Hislop v Cherry Hill School District – 12.25

By | March 13, 1980

Hislop v Cherry Hill School District
Digest no. 12.25

Section 29(1)(b)

Cite as: Hislop v Cherry Hill School Dist, unpublished opinion of the Michigan Employment Security Board of Review, issued March 13, 1980 (No. B78 17083 66126).

Appeal pending: No
Claimant: Robert Hislop
Employer: Cherry Hill School District
Docket no.: B78 17083 66126
Date of decision: March 13, 1980

View/download the full decision

BOARD OF REVIEW HOLDING: (1) A claimant may not execute an enforceable agreement to waive the individual’s rights to benefits. (2) An ultimatum to resign or be dismissed because of alcoholism is a discharge for reasons other than misconduct.

FACTS: The claimant was an elementary school principal. The school district gave him an ultimatum to resign or be discharged for alcoholism. The Referee stated: “The claimant executed an agreement with the employer in which he resigned his position and agreed that he would make no claim against his employer, including benefits under the Michigan Employment Security Act.”

DECISION: (1) The waiver is void. (2) The claimant is not disqualified for misconduct discharge.
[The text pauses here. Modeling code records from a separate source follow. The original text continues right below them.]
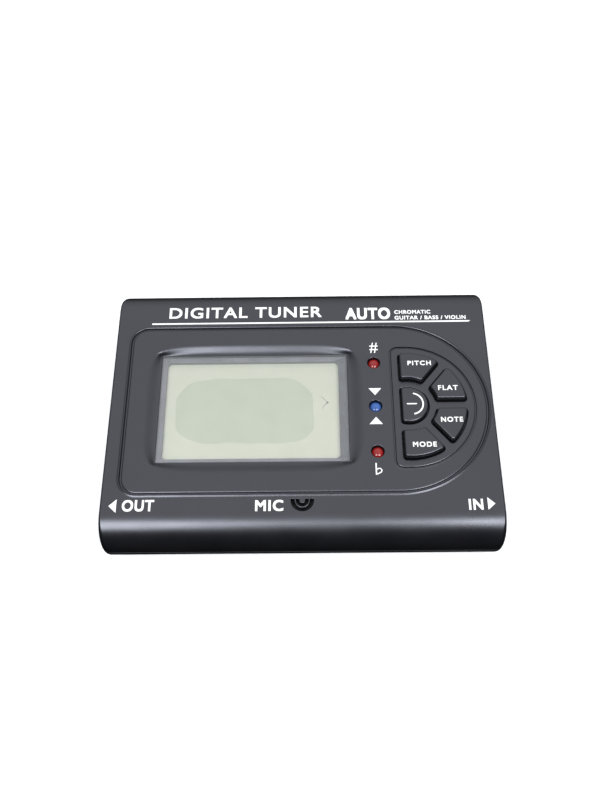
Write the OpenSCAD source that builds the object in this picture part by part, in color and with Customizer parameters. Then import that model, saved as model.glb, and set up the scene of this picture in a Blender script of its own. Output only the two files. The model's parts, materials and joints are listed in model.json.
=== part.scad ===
// Desktop chromatic tuner: two-part case, segment display, five keys, three lamps,
// a microphone, an input and an output jack, and two cylindrical cells in line.
// Millimetres. +Z up, +X to the right, +Y to the back, origin under the middle of the case.

/* [Case] */
// Width of the case, left to right
case_w = 105; // [104:0.5:108]
// Depth of the case, front to back
case_d = 78.5; // [78:0.5:81]
// Thickness of the case without its feet
case_t = 16; // [15.8:0.1:17]
// Thickness of the case walls
wall = 1.8; // [1.5:0.1:1.9]
// Corner radius of the case seen from above
corner_r = 3; // [2:0.5:5]
// How far the rubber feet stand out below the case
foot_h = 0.8; // [0.5:0.1:1.2]

/* [Display] */
// Width of the clear window
window_w = 52; // [50:0.5:54]
// Height of the clear window
window_h = 32.7; // [31:0.1:34]
// Depth of the window's face below the case top
window_depth = 1.2; // [0.9:0.1:1.5]
// Width of the display opening
opening_w = 48.2; // [46:0.2:49]
// Height of the display opening
opening_h = 30; // [27:0.2:30.2]

/* [Keys] */
// Outer radius of the fan of keys
fan_r = 16.2; // [15.5:0.1:16.6]
// Gap between one key hole and the next
key_gap = 2.2; // [2:0.1:2.6]
// Height that the keys stand above the case top
key_rise = 1.6; // [1:0.1:2]
// Travel of a key when it is pressed
key_travel = 1.1; // [0.8:0.05:1.1]

/* [Jacks] */
// Bore radius of a jack for a quarter inch plug
jack_bore_r = 3.2; // [3.2:0.01:3.25]

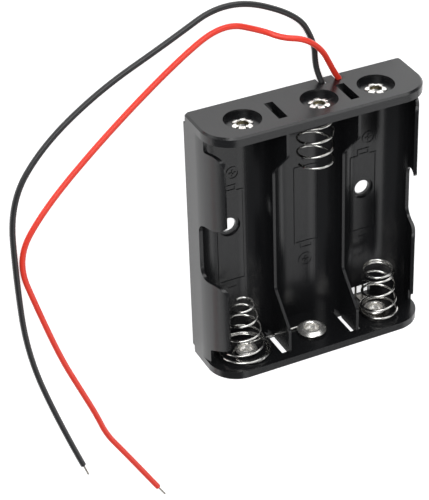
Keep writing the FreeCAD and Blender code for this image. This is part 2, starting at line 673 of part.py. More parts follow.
def nodes():
    """Every piece by its name."""
    strand = tube("strand_black_inner", STRAND_INSIDE, STRAND_D)
    bead = solder(strand)
    terminal = terminal_plate()
    pieces = {
        "housing": housing(),
        "terminal_plate_black": terminal,
        "terminal_plate_red": half_turned(terminal),
        "strand_black_inner": strand,
        "strand_red_inner": half_turned(strand),
        "solder_black": bead,
        "solder_red": half_turned(bead),
        "lead_black_inside": tube("lead_black_inside", BLACK_INSIDE, LEAD_D),
        "lead_red_inside": tube("lead_red_inside", RED_INSIDE, LEAD_D, RED_TURN_R),
        "lead_black": tube("lead_black", BLACK_ROUTE, LEAD_D),
        "lead_red": tube("lead_red", RED_ROUTE, LEAD_D),
        "lead_black_bare_end": bare_end("lead_black_bare_end", BLACK_ROUTE),
        "lead_red_bare_end": bare_end("lead_red_bare_end", RED_ROUTE),
    }
    for name, spring in SPRINGS.items():
        pieces[name] = coil_spring(spring)
    end_words = {1: "upper", -1: "lower"}
    bay_words = {-1: "left", 0: "centre", 1: "right"}
    for end, bay, _ in rivet_places():
        pieces[f"rivet_{end_words[end]}_{bay_words[bay]}"] = rivet(end, bay)
    return pieces


def main():
    os.makedirs("parts", exist_ok=True)
    for name, shape in nodes().items():
        print(f"{name}: {len(shape.Solids)} solid, valid {shape.isValid()}, volume {shape.Volume:.2f}")
        shape.exportStep(f"parts/{name}.step")


main()
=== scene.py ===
"""Looks of a moulded holder for three cylindrical cells, with a black and a red flying lead.

The holder lies on its back on a white table. Lengths are in millimetres and go into the scene
times MM, but those of the table and the lamps are in metres.
"""

import json
import math

import bmesh
import bpy
from mathutils import Matrix, Vector


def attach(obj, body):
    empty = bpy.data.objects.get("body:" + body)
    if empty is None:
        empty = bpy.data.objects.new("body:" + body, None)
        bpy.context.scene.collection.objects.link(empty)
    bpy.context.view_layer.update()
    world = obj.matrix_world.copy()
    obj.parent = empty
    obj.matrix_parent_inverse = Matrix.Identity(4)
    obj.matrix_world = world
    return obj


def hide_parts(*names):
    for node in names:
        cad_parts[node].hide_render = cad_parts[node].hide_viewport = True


MM = 0.001
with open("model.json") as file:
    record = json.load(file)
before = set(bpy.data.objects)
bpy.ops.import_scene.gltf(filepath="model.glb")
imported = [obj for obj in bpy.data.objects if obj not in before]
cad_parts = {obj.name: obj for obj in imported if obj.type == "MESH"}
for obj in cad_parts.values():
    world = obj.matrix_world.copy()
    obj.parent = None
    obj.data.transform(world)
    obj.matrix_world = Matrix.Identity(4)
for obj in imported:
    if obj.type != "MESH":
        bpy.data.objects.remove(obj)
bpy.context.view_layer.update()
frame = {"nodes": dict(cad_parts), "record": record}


# Sizes shared with the solids

BAY_PITCH = 15.7
FLOOR_Z = 1.2
CORNER_R = 5.2  # between the flat strip along a bay and its upright sides
CORNER_X = 2.35  # half the width of that strip
END_FACE_Y = 26.5  # the inner faces of the end plates
CONTACT_Z = 7.7  # the middles of the rivets
UPPER_SHIFTS = (0.74, 1.6, -1.5)  # of the rivets, across from the middles of their bays
LOWER_SHIFTS = (0.3, -0.2, -0.74)
SHEET = 0.32  # a terminal's sheet with one clearance
WIRE = 0.5
CLEAR = 0.02  # between pieces of metal that lie on each other
LEAD_WIDTH = 1.2
STRAND_WIDTH = 0.45


# Camera

def set_camera():
    """The photograph's view: from over the lead end, turned so that this end is uppermost."""
    camera = bpy.data.objects.new("camera", bpy.data.cameras.new("camera"))
    bpy.context.collection.objects.link(camera)
    right = Vector((0.89063, -0.01192, 0.45456))
    up = Vector((0.25948, 0.83425, -0.48652))
    back = right.cross(up)
    place = Matrix((right, up, back)).transposed().to_4x4()
    place.translation = Vector((-155.15, 215.89, 302.34)) * MM
    camera.matrix_world = place
    camera.data.sensor_width = 36
    camera.data.lens = 141.77
    camera.data.shift_x = -0.1276
    camera.data.shift_y = -0.017
    camera.data.clip_start = 0.01
    camera.data.clip_end = 10
    bpy.context.scene.camera = camera


# Materials

MIX_SHARE, MIX_LOW, MIX_HIGH, MIX_COLOUR = 0, 6, 7, 2  # sockets of a Mix node for colours


class Level:
    """What a node gives, mostly a number that varies. Arithmetic on it adds Math nodes."""

    def __init__(self, finish, socket):
        self.finish = finish
        self.socket = socket

    def maths(self, operation, *values):
        return self.finish.node(
            "ShaderNodeMath", {"operation": operation}, dict(enumerate(values))
        )

    def __add__(self, other):
        return self.maths("ADD", self, other)

    def __radd__(self, other):
        return self.maths("ADD", other, self)

    def __mul__(self, other):
        return self.maths("MULTIPLY", self, other)

    def __rmul__(self, other):
        return self.maths("MULTIPLY", other, self)


class Finish:
    """A procedural material, built node by node."""

    def __init__(self, name):
        self.material = bpy.data.materials.new(name)
        self.material.use_nodes = True
        self.tree = self.material.node_tree
        self.tree.nodes.clear()

    def node(self, kind, settings=None, inputs=None, output=0):
        """Adds a node with its settings and its inputs, and gives the output asked for, if any."""
        made = self.tree.nodes.new(kind)
        for name, value in (settings or {}).items():
            setattr(made, name, value)
        for name, value in (inputs or {}).items():
            if isinstance(value, Level):
                self.tree.links.new(value.socket, made.inputs[name])
            else:
                made.inputs[name].default_value = value
        return Level(self, made.outputs[output]) if made.outputs else None

    def place(self):
        """Where a point lies on the object, by which every pattern is laid out."""
        return self.node("ShaderNodeTexCoord", output="Object")

    def noise(self, size, detail, stretch=(1, 1, 1)):
        """Cloudy values from 0 to 1, with clouds of about this size in millimetres."""
        stretched = self.node(
            "ShaderNodeMapping", inputs={"Vector": self.place(), "Scale": stretch}
        )
        return self.node(
            "ShaderNodeTexNoise",
            inputs={"Vector": stretched, "Scale": 1 / (size * MM), "Detail": detail},
        )

    def blend(self, share, low, high):
        """A colour between two others, which are given in numbers or vary themselves."""
        low, high = (
            value if isinstance(value, Level) else (*value, 1) for value in (low, high)
        )
        return self.node(
            "ShaderNodeMix", {"data_type": "RGBA"},
            {MIX_SHARE: share, MIX_LOW: low, MIX_HIGH: high}, MIX_COLOUR,
        )

    def bump(self, height, depth):
        """The slopes of a relief of this depth in millimetres."""
        return self.node("ShaderNodeBump", inputs={"Height": height, "Distance": depth * MM})

    def surface(self, **inputs):
        """The shader itself. Gives the finished material."""
        values = {name.replace("_", " "): value for name, value in inputs.items()}
        shader = self.node("ShaderNodeBsdfPrincipled", inputs=values)
        self.node("ShaderNodeOutputMaterial", inputs={"Surface": shader})
        return self.material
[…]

RATIONALE: The Board adopted the decision of the Referee, who held: “It should be noted that a claimant may not execute an enforceable agreement to give up his right to unemployment benefits under the provisions of subsection 31 of the Act.” “There is no question but what the claimant was going to be discharged for what the employer alleged to be misconduct under the Act: to wit his addiction to alcohol. It has been held on numerous occasions that alcoholism is a disease and as such cannot be the basis for a discharge for misconduct under the Act.”